#### [Exercise details]
Beginning with the very first line, please reproduce the entries exactly through the line containing "a rear wing.".

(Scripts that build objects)
● ● ●

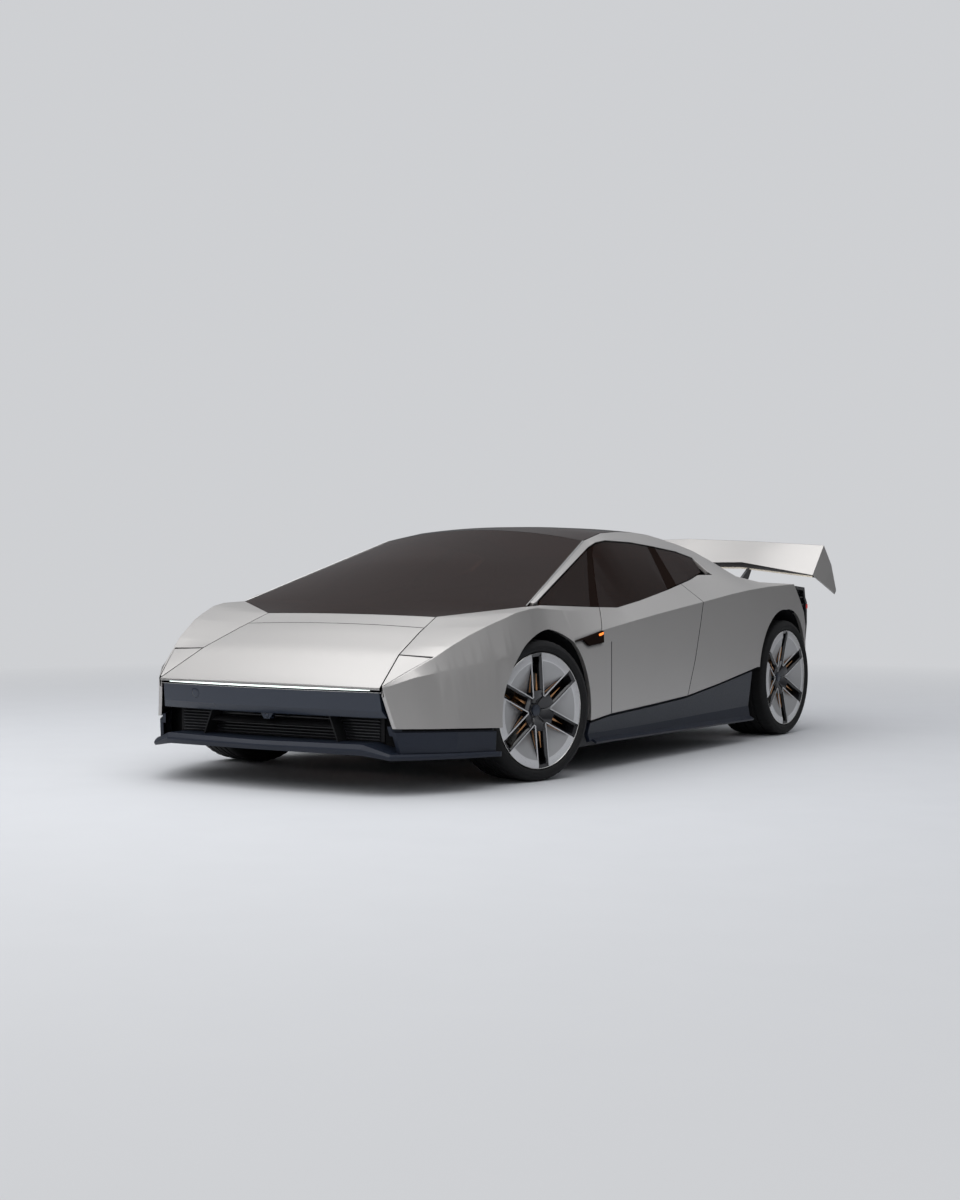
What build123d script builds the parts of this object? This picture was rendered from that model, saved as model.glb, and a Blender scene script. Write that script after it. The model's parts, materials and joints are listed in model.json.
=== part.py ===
"""Two-seat electric supercar with folded wedge bodywork, opening lids and doors, and a rear wing.

Frame: millimetres, +Z up, the nose points along -Y and the car's left side is +X.  The origin is on
the ground, at the middle of the overall length and width.  Body stations are distances behind the
front axle; the front wheels are built steered a little to the car's right, as the car is parked.
"""
import os
from math import cos, radians, sin

from build123d import *

os.makedirs("parts", exist_ok=True)

# ---------------------------------------------------------------- driving dimensions
length = 4600.0
wheelbase = 2820.0
front_overhang = 1025.0
ground_clearance = 120.0

tyre_radius = 340.0
tyre_bead_radius = 267.0
front_tyre_width = 255.0
rear_tyre_width = 305.0
rim_lip_radius = 280.0
rim_wall = 7.0
front_lip_x = 962.0  # outer face of the front rims, straight ahead, from the centre line
rear_lip_x = 973.0
spoke_count = 6
spoke_half = 38.0
slot_half = 22.0
slot_first = 100.0  # a spoke's slot runs between these radii
slot_last = 238.0
hub_core = 76.0
cover_radius = 277.0
cover_plate = 5.0
cover_face = 5.5  # the covers' flat band, inboard of the rim's outer face
cover_fall = 56.0  # how much further inboard the covers end at the hub
dish_radius = 237.0  # within this radius the covers fall inboard
kingpin_x = 820.0
parked_steer = -14.2  # about +Z: the wheels point to the car's right
disc_radius = 190.0
disc_half = 15.0
disc_inset = 130.0  # disc's middle, inboard of the rim's outer face

shell_wall = 20.0
lid_wall = 12.0
glass_wall = 6.0
door_skin = 22.0
door_depth = 78.0
door_rebate = 18.0
panel_gap = 5.0
door_gap = 8.0

y_front_axle = front_overhang - length / 2


def behind(station):
    """Row-frame y of a station given as a distance behind the front axle."""
    return y_front_axle + station


# ---------------------------------------------------------------- body lines of the left side
# Each line is a short table of (station behind the front axle, x, z).
HOOD_SEAM = [(-985, 652, 470), (-935, 648, 495), (-692, 584, 630), (-455, 540, 723), (-269, 509, 789)]
SCREEN_BASE = [(-269, 509, 789), (-17, 860, 837)]
FENDER_TOP = HOOD_SEAM[1:] + [(-17, 860, 837), (76, 885, 843), (253, 895, 836), (564, 895, 822),
                              (842, 895, 811)]
CREASE = [(-935, 656, 497), (-805, 725, 565), (-692, 775, 620), (-605, 810, 670), (-505, 840, 715),
          (-405, 875, 755), (-305, 900, 785), (-205, 920, 815), (-105, 933, 829), (-17, 925, 832),
          (76, 912, 826), (253, 915, 812), (564, 916, 795), (842, 917, 790)]
WAIST = [(-935, 658, 490), (-805, 752, 536), (-692, 806, 554), (-555, 865, 574), (-420, 917, 593),
         (-305, 951, 607), (-105, 968, 626), (232, 985, 664), (514, 986, 705), (916, 988, 749),
         (1258, 990, 783), (1663, 990, 820), (1999, 990, 852), (2238, 990, 871), (2565, 980, 887),
         (2980, 950, 892), (3190, 938, 892)]
LOWER = [(-935, 664, 306), (-891, 701, 305), (-763, 800, 301), (-636, 880, 298), (-403, 950, 286),
         (-105, 968, 275), (232, 978, 266), (424, 980, 262), (628, 982, 282), (1040, 984, 298),
         (1486, 985, 319), (1873, 987, 362), (2366, 993, 427), (2820, 990, 405), (2980, 985, 390),
         (3190, 940, 371)]
BELT = [(76, 885, 843), (253, 895, 836), (564, 895, 822), (842, 895, 811), (1106, 890, 841),
        (1475, 870, 891), (1839, 820, 937), (2045, 790, 976), (2100, 797, 982), (2220, 800, 985),
        (2339, 850, 950), (2427, 900, 914), (2644, 928, 899), (2980, 914, 894), (3190, 902, 894)]
GLASS_TOP = [(-17, 868, 834), (76, 868, 862), (956, 660, 1121), (1047, 655, 1147), (1160, 650, 1158),
             (1464, 640, 1147), (1706, 650, 1124), (1950, 670, 1095), (2100, 702, 1058)]
RAIL = [(-17, 860, 837), (969, 621, 1154), (1232, 580, 1196), (1439, 560, 1204), (1645, 550, 1202),
        (1794, 560, 1190), (1952, 580, 1163), (2100, 612, 1130), (2220, 650, 1094), (2339, 740, 1018),
        (2427, 820, 948), (2644, 880, 909), (2980, 870, 896), (3190, 858, 896)]
BACKLIGHT = [(1794, 550, 1187), (1952, 554, 1148), (2100, 560, 1101), (2220, 568, 1055),
             (2339, 578, 1003), (2427, 588, 965), (2644, 612, 925), (2980, 640, 900), (3190, 640, 893)]


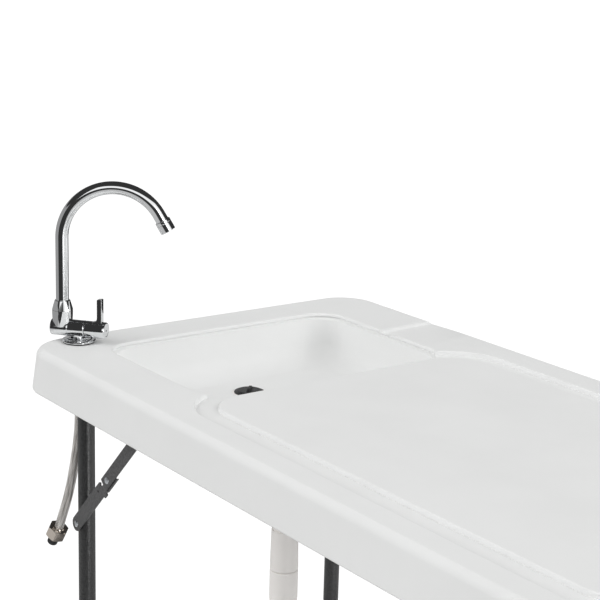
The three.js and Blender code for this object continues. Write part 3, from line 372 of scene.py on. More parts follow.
braid_mesh = mesh_of(supply_grid)
# The relief is kept on the points; the colour's painted shade and painted light are read from it
rise = braid_mesh.attributes.new("rise", "FLOAT", "POINT")
rise.data.foreach_set("value", relief.ravel().astype(np.float32))
supply_hose = placed("supply_hose_braid", braid_mesh, (braid, "braid"), "table", "supply_hose")


# Wiping marks: faint uneven streaks that make a polished face a little rougher
wiping_marks, add, given, put = effect(
    "wiping marks", {"Roughness": 0.05, "Smudge": 0.1}, {"Roughness": "Float"}
)
marks = add("TexNoise", {"Vector": add("TexCoord")["Object"]}, Scale=90.0, Detail=5.0)
roughest = add("Math", {0: given["Roughness"], 1: given["Smudge"]}, operation="ADD")
level = add(
    "MapRange",
    {"Value": marks["Fac"], "To Min": given["Roughness"], "To Max": roughest["Value"]},
    From_Min=0.35, From_Max=0.75,
)
put(Roughness=level["Result"])


def polished(name, slot, color, roughness, smudge):
    """Plated metal: a mirror with wiping marks."""
    material, add, join = fresh_material(name, Base_Color=(*color, 1), Metallic=1.0)
    marks = add("Group", node_tree=wiping_marks, Roughness=roughness, Smudge=smudge)
    join(Roughness=marks["Roughness"])
    return material, slot


nickel = polished("polished nickel", "nickel", (0.76, 0.685, 0.61), 0.08, 0.1)
zinc = polished("zinc plate", "zinc", (0.72, 0.75, 0.78), 0.26, 0.16)


# Moulded grain: a fine pebble grain in relief, and a slow drift of tone
moulded_grain, add, given, put = effect(
    "moulded grain",
    {
        "Color": (1, 1, 1, 1), "Roughness": 0.5, "Grain Scale": 1000.0, "Depth": 0.0001,
        "Variation": 0.1,
    },
    {"Color": "Color", "Roughness": "Float", "Normal": "Vector"},
)
where = add("TexCoord")["Object"]
drift = add("TexNoise", {"Vector": where}, Scale=9.0, Detail=4.0)
darkest = add("Math", {0: 1.0, 1: given["Variation"]}, operation="SUBTRACT")
shade = add(
    "MapRange", {"Value": drift["Fac"], "To Min": darkest["Value"]},
    From_Min=0.3, From_Max=0.7, To_Max=1.0,
)
tint = add("VectorMath", {0: given["Color"], 1: shade["Result"]}, operation="MULTIPLY")
grain = add("TexNoise", {"Vector": where, "Scale": given["Grain Scale"]}, Detail=2.0)
bump = add("Bump", {"Height": grain["Fac"], "Distance": given["Depth"]}, Strength=0.5)
unevenness = add("MapRange", {"Value": grain["Fac"]}, To_Min=-0.06, To_Max=0.06)
level = add("Math", {0: given["Roughness"], 1: unevenness["Result"]}, operation="ADD")
put(Color=tint["Vector"], Roughness=level["Value"], Normal=bump["Normal"])


def grained(name, slot, color, roughness, grain_size, depth, variation, specular=0.5):
    """Moulded rubber or plastic."""
    material, add, join = fresh_material(name, Specular_IOR_Level=specular)
    grain = add(
        "Group", node_tree=moulded_grain, Color=(*color, 1), Roughness=roughness,
        Grain_Scale=1 / grain_size, Depth=depth, Variation=variation,
    )
    join(Base_Color=grain["Color"], Roughness=grain["Roughness"], Normal=grain["Normal"])
    return material, slot


rubber = grained("black rubber", "rubber", (0.022, 0.022, 0.023), 0.5, 0.0006, 0.0001, 0.25)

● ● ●

#### [Solution to the exercise]
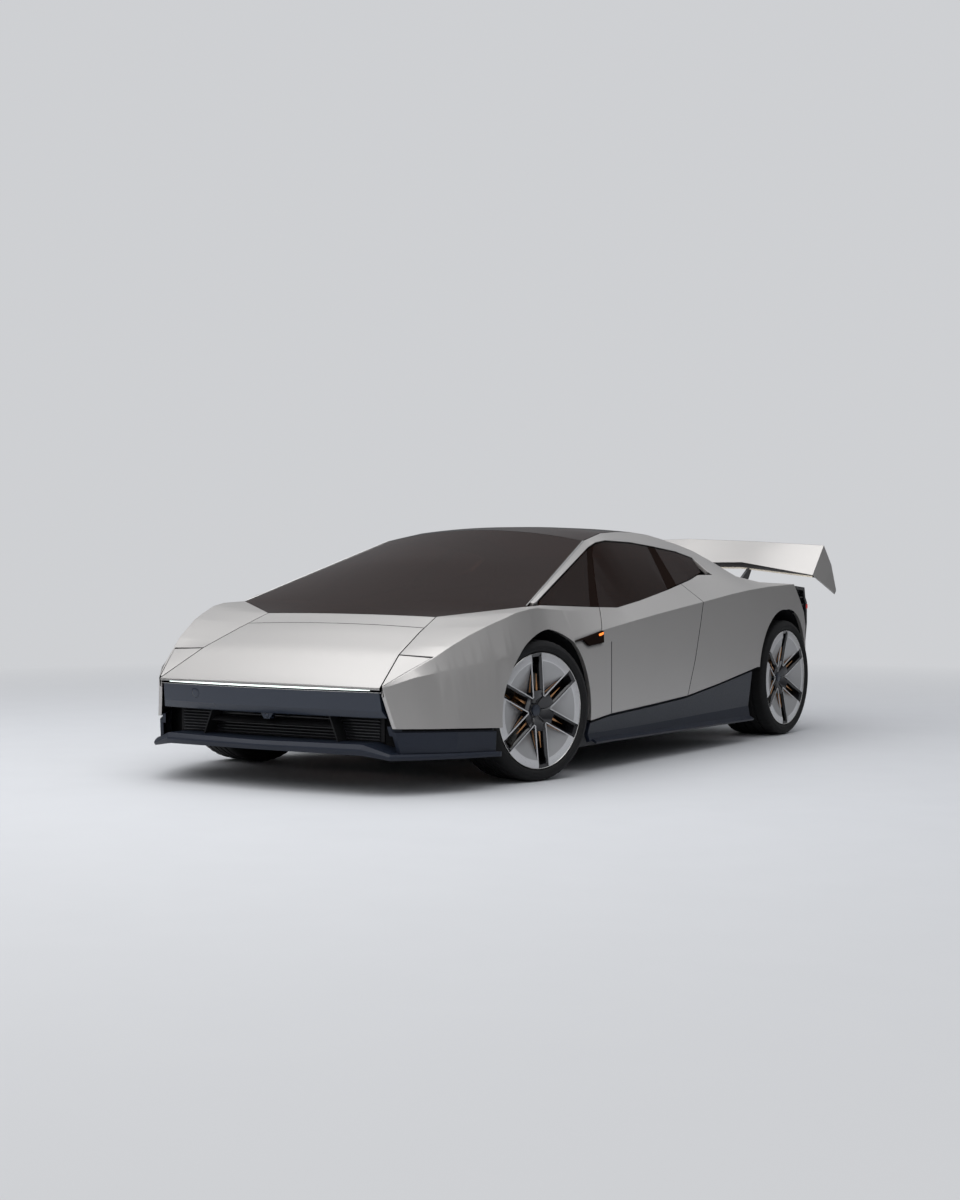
What build123d script builds the parts of this object? This picture was rendered from that model, saved as model.glb, and a Blender scene script. Write that script after it. The model's parts, materials and joints are listed in model.json.
=== part.py ===
"""Two-seat electric supercar with folded wedge bodywork, opening lids and doors, and a rear wing.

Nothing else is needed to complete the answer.